Faulty logic: The conclusion could be either true or false, but the argument is faulty because there is a disconnection between the premises and the conclusion.

Fallacy example: "He lives in a large building, so his apartment must be large as well."
circular reasoning
Argument that assumes what it's attempting to prove.

Faulty logic: Because both the premise and conclusion are essentially the same, the train of logic is circular and invalid.

Fallacy example: "I'm the best painter in the world because I'm a genius!"
false appeal to authority
Abusing a person, place, or thing by misrepresenting its ethos or by over-relying on its ethos instead of providing strong logos.

Faulty logic: Proof isn't based on reputation alone; premises may be untrue.

Fallacy example: "Why am I right? Because I'm you teacher; that's why."
character attack
Attacking the individual instead of the individual's idea.

Faulty logic: Evades giving strong logos by attacking another's ethos.

Fallacy example: "Her opinions on abortion are irrelevant because she's not a mother..."
guilt by association
Attacking the individual's affiliations instead of the individual's idea (a form of personal attack).

Faulty logic: Conclusion does not follow from premise.

Fallacy example: "Ponyboy hangs out with the Greasers. Don't trust a word he says."
poisoning the well
Attacking the opposition's logical response to an argument before the opposition has a chance to respond.

Faulty logic: Opposing premises disqualified prematurely.

Fallacy example: "She cheated on her last boyfriend, so don't listen to anything she tells you. She has to be lying."
red herring
Irrelevant issue used to distract audience from a more important topic."

Faulty logic: Premise has nothing to do with conclusion.

Fallacy example: "We need to place a higher priority on education, so it's clear that you should vote for me."
loaded language
Biased, exaggerated, and/or unnecessary use of emotional word choice.

Faulty logic: Emotional diction (word choice) displaces logic and potentially severs ethos connection with offended audience members.
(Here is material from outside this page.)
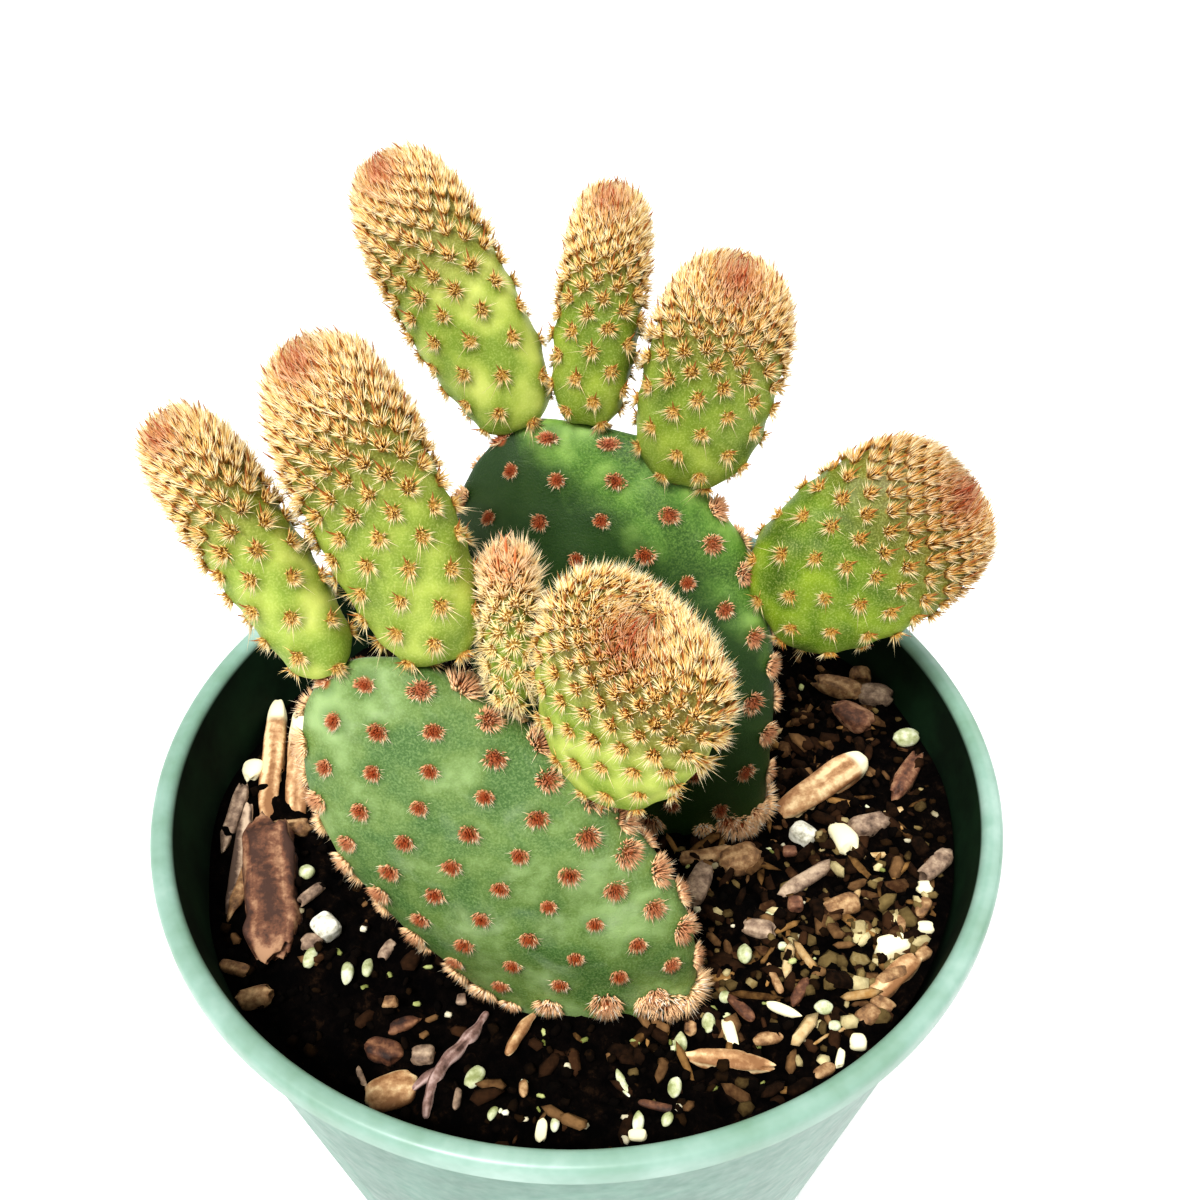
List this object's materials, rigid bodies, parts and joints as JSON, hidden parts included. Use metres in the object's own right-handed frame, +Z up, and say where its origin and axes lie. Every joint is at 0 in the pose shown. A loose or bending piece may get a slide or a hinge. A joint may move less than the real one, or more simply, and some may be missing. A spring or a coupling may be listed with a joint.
{
  "type": "potted cactus",
  "caption": "Potted bunny ears cactus: flat oval pads with rust-brown bristle tufts, crowned by small fresh-green pads, in a round tapered nursery pot with a rolled lip.",
  "frame": {"origin": "centre of the pot's underside, on the surface it stands on", "axes": "+Z up, -Y towards the viewer (the front old pad stands nearest to -Y), +X to the viewer's right"},
  "size_m": [0.102, 0.102, 0.1555],
  "materials": {
    "pot_plastic": "satin",
    "potting_mix": "matte",
    "bark": "matte",
    "split_wood": "matte",
    "twig_bark": "matte",
    "perlite": "matte",
    "old_pad_skin": "matte",
    "old_pad_shaded_skin": "matte",
    "young_pad_skin": "satin",
    "furry_pad_skin": "matte"
  },
  "bodies": {
    "root": {"pot": "pot_plastic", "soil": "potting_mix", "bark_chunk_left": "bark", "twig_front": "twig_bark", "perlite_grain_right": "perlite", "perlite_grain_left": "perlite", "old_pad_front": "old_pad_skin", "old_pad_back": "old_pad_shaded_skin", "young_pad_small_furry": "furry_pad_skin", "young_pad_left_finger": "young_pad_skin", "young_pad_left_long": "young_pad_skin", "young_pad_front_round": "young_pad_skin", "young_pad_back_long": "young_pad_skin", "young_pad_back_finger": "young_pad_skin", "young_pad_back_oval": "young_pad_skin", "young_pad_right_round": "young_pad_skin", "wood_sliver_left_tall": "split_wood", "wood_sliver_left_long": "split_wood", "wood_stick_right": "split_wood", "wood_sliver_right": "split_wood", "wood_sliver_front": "split_wood", "bark_chip_front": "split_wood"}
  },
  "joints": []
}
Fallacy example: "That NAZI security guard told me I have to have a school I.D. to be on campus."
straw man
Argument creates a negative "straw man" image of an opposing argument, individual, and/or group by misrepresenting evidence to sway audience perception.

Faulty logic: Premises are untrue and this form of character attack can backfire, hurting attacking author's ethos appeal.

Fallacy example: "People who favor gun control laws just want to take the guns out of the hands of responsible citizens and put them into the hands of criminals."
false flattery
Argument that relies on positive pathos appeal, often to manipulate audience through false or exaggerated flattery.

Faulty logic: False positive pathos appeal displaces logic.

Fallacy example: "Professor G! I dig your U2 t-shirt. I too like U2. Anyway, I had a lot of things go on last night. Can I have an extra day to turn in the homework?"
appeal to force
Argument that relies on negative pathos appeal, often by threatening audience with negative consequences.

Faulty logic: Negative emotion replaces logic, persuading through negative pathos appeal.

Fallacy example: "Anyone who votes for my opponent may have a hard time evading water balloon projectiles in the parking lot."